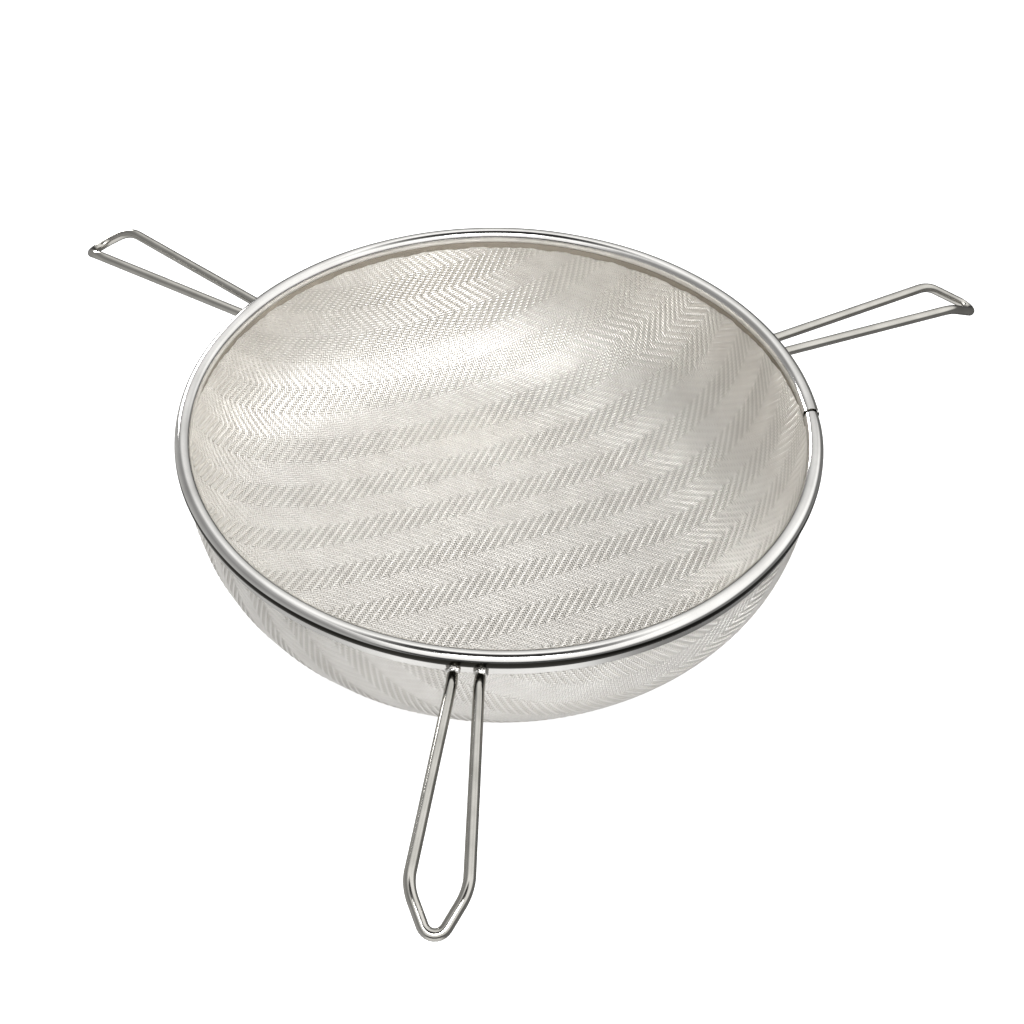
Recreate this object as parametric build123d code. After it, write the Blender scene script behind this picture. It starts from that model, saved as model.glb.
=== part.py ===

◇ ◇ ◇ ◇

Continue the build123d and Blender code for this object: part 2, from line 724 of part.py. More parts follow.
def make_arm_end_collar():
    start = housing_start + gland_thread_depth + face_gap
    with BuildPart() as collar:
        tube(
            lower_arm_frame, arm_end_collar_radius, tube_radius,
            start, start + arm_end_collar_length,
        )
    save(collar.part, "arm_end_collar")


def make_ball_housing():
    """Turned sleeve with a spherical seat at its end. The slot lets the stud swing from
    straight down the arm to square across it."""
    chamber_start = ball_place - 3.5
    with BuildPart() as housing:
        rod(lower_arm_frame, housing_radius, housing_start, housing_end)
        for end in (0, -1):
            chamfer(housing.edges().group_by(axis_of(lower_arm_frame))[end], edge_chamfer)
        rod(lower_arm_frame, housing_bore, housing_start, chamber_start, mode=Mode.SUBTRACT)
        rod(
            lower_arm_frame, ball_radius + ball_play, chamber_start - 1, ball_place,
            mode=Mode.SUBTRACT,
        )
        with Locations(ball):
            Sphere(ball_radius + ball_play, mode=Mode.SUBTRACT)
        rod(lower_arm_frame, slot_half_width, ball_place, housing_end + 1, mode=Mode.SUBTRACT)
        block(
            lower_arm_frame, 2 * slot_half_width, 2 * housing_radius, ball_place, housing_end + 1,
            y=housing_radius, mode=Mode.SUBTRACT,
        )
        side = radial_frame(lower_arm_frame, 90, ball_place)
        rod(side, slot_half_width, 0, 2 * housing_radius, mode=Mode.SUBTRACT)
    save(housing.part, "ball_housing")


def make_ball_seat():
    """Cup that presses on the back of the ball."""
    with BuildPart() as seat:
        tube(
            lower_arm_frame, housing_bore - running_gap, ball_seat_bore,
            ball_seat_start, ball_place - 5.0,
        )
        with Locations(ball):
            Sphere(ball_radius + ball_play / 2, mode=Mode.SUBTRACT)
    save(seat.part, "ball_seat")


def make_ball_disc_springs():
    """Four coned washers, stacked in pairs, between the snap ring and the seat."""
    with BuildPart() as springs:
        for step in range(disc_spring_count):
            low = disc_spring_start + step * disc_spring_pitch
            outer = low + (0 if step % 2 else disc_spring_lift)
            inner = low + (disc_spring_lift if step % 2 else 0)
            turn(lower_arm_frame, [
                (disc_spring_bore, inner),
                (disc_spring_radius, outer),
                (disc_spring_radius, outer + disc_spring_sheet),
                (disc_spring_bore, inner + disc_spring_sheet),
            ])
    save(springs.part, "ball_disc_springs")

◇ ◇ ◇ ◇

» INSTRUCTIONS TO FOLLOW
Collect every line from the records above that contains the word "code".

» TASK SOLUTION
Recreate this object as parametric build123d code. After it, write the Blender scene script behind this picture. It starts from that model, saved as model.glb.
Continue the build123d and Blender code for this object: part 2, from line 724 of part.py. More parts follow.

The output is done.